Editor’s Word: Challenges for the Church

Some evangelical senior statesmen are offering dire predictions for the future of the church if drastic and powerful changes are not soon made. The evangelical church at large, and the Southern Baptist Convention in particular, are losing ground. Culture wars have taken their toll on the faithful, and an increasing post-truth mindset makes sharing the gospel of God’s grace more difficult now than in previous generations.

James Dobson, founder of Focus on the Family and the leader of Family Talk, recently stated that the Christian church ranks near the bottom in terms of impact or influence, with 48 other entities outranking it in significance. He said, “The number one priority for Americans is money. Marriage is held in low regard. Infidelity is frequently seen as no big deal. Monogamy is considered old fashioned. Divorce is commonplace.” He added that most Americans no longer believe in absolute truth, which would include the Bible and its teachings.

At this pivotal moment in American history, the Southern Baptist Convention faces critical decisions that can influence the effectiveness of the denomination for years to come. Some of our key institutions are seeking presidents: LifeWay Christian Resources, the Southern Baptist Convention Executive Committee, the International Mission Board, Southwestern Baptist Theological Seminary and New Orleans Baptist Theological Seminary. However, Southern Baptists are primarily identified not by our institutions but by our churches — and far too few of our churches are healthy or growing.

In South Carolina, our own convention faces tremendous challenges, with 88 percent of our churches either plateaued or declining. We need stronger churches, revitalized churches, more churches and, most of all, a dependence on the God of Scripture. Our faith may be tested more than we could have ever imagined. We face difficulties and opposition greater than our forefathers did. We need (particularly in our own denomination) a God-sent revival that produces lasting change and bold witnesses.

Americans are ripe for exploitation in the age of false, fake and imaginary news. Communicators in every strata of our society are needed — those who will believe the truth, speak the truth, and stand in the truth even if it hurts. Barna Research has reported that only 4 percent of millennials (those born around 1982-84 to 2002-2006) have a biblical worldview. Dobson sounds an alarm: “We may have lost this generation known as millennials, but they are the parents of the next generation. We cannot afford to lose yet another generation.”

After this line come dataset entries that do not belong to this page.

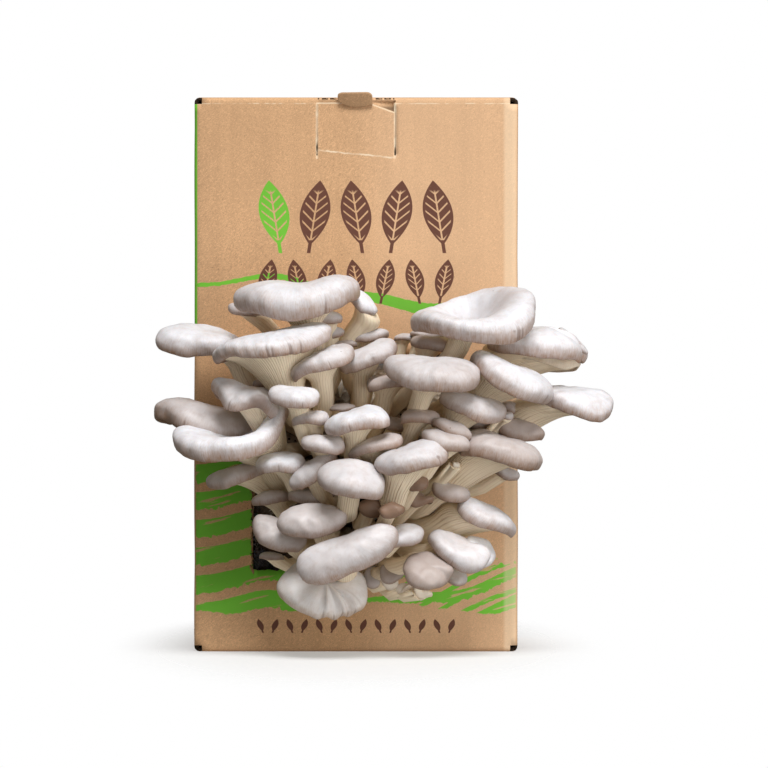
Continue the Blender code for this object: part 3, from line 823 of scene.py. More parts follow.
def raw_edge(look, place, x, y, z):
    """Where the print is torn off beside the window's lower left edge, and the flutes show, with painted
    shade in the gaps between them.
    """
    rough = (look.noise(place, 330.0, 3.0, 0.7) - 0.5) * 4.0
    beside = (x + HALF_WINDOW + rough + 0.8).rise(-0.2, 0.2) * z.between(34.5, 76.0, 2.0)
    return beside * x.rise(-41.0, -41.5) * y.rise(FRONT + 1.2, FRONT + 0.8)


def rubbed_and_lit_folds(look, place, x, y, z):
    """Where the folds are rubbed paler. The upright corner folds are also paler on the right side than on
    the left, which is a painted highlight.
    """
    rub = look.noise(place, 240.0, 3.0).rise(0.42, 0.62)
    edge_x = abs(x).rise(65.6, 66.8)
    edge_y = abs(y).rise(46.1, 47.3)
    edge_z = abs(z - 115).rise(113.7, 114.8)
    corner = (edge_x * edge_y * x.rise(-90.0, 60.0)).most(edge_x * edge_z).most(edge_y * edge_z)
    return corner * (0.35 + rub * 0.4)


def seams(look, place, x, y, z):
    """Thin dark gaps: beside the lid, and between the flaps underneath."""
    rough = (look.noise(place, 180.0, 2.0) - 0.5) * 0.5
    lid = abs(abs(x) - 65.3 + rough * 0.4).rise(0.3, 0.12) * z.rise(229.0, 229.4) * abs(y).rise(45.6, 45.0)
    flaps = abs(y + rough).rise(0.45, 0.2) * z.rise(0.6, 0.4) * abs(x).rise(65.0, 64.6)
    return lid.most(flaps) * 0.85


def bare_board(carton, name, shine, roughness, darker):
    """Board with no print on it."""
    look = Look(name, {"Specular IOR Level": shine, "Roughness": roughness})
    place = look.place()
    base, grain, fibre = kraft_colour(look, place, carton.kraft, darker)
    look.surface("Base Color", base)
    look.surface("Normal", look.relief(grain + fibre, 0.00005))
    return look


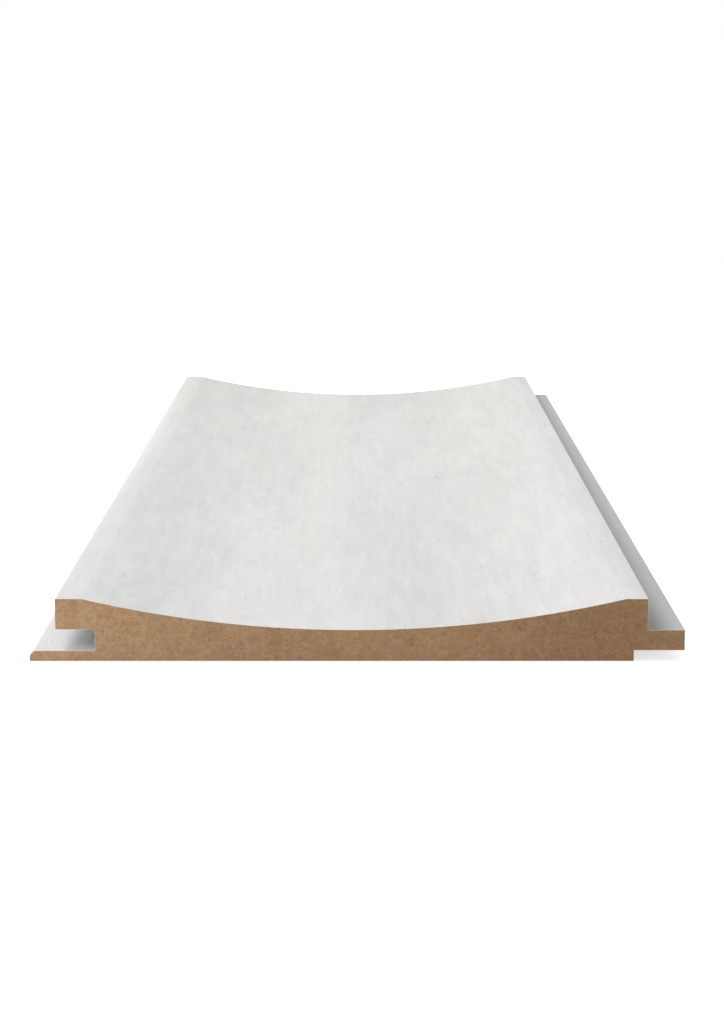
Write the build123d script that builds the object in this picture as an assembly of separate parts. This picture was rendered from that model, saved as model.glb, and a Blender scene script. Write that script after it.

But what can we do? We need something that rises above rhetoric, feelings, comfort, selfishness or individualism. We need Christ Jesus. Our churches may shrink, and our denomination may fail, but the Son of God will always be the same perfect Redeemer. He alone is worthy of our unwavering worship, adoration and obedience.

The call today is the same as it has always been for the child of God: faithfulness. There are so many things we cannot do or change, but there are important things we must do: Believe His Word, pray, stay faithful to His truth, and obey His call not only to share the gospel but to be salt and light in the world in which we live. We need strong, healthy families more now than ever. Most of all, we can be the church — alive, militant and strong. May God give us the grace to be His people in all our relationships, and may He be glorified through our commitments.

The confession of the early church was simply, “Jesus is Lord.” That should also be our declaration of life and faith today, tomorrow, and until we meet our Savior. Today is not the time to step back, but to stand firm (Ephesians 6:13).